Joint Inversion of Direct Current and Electromagnetic Soundings

Abstract

Authors: Henry Ekene Ohaegbuchu, Boniface Ikechukwu Ijeh and  Marry Ihechiluru. Ojiaku

It was necessary to first build equivalent synthetic datasets to concurrently invert direct current (DC) and frequency-domain electromagnetic (FDEM) soundings. Declaring the initial number of subsurface layers, the spacing between the AB/2 and MN/2 electrodes, the range of acceptable frequencies, and the coil spacing employed to achieve this. Therefore, using these characteristics, we were able to create DC resistivity and FDEM data that resemble the actual field data that was previously obtained by traditional geophysical surveys. The DC and FDEM datasets were each given 3% and 1% of Gaussian white noise, with regularization strengths of 500 and 300, respectively. Across a homogeneous half-space with three layers and a thickness of 15 m, this was defined. We started a model transformation after creating the synthetic data, which turned the data into logarithms with upper and lower bounds. The DC and FDEM datasets were then independently inverted for comparison with their joint inversion. A combined forward operator was subsequently developed that takes into account the unique characteristics of the various geophysical datasets.

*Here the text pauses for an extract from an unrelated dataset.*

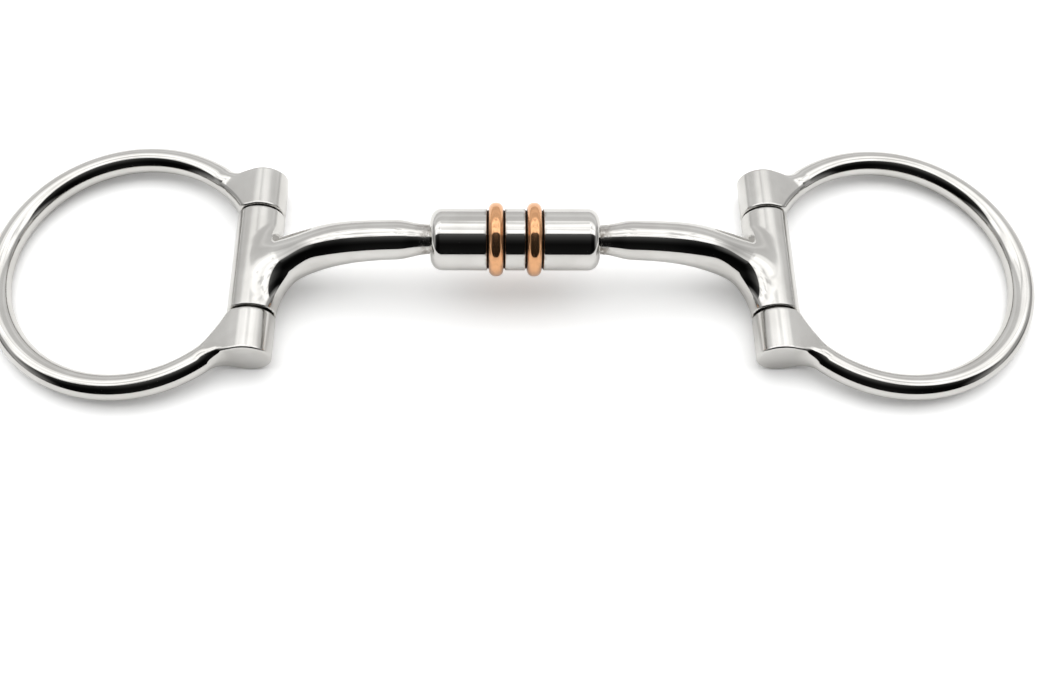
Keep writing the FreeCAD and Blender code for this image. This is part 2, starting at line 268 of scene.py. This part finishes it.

By integrating the datasets, transformations, and related errors, we were able to invert the DC and FDEM jointly using the joint forward operator. When the combined inversion's results were shown side by side with the results from the separate inversions, it was found that the joint inversion offered a more accurate picture of the subsurface (model) as the computational errors were much less than that associated with the separate inversions of the individual geophysical datasets.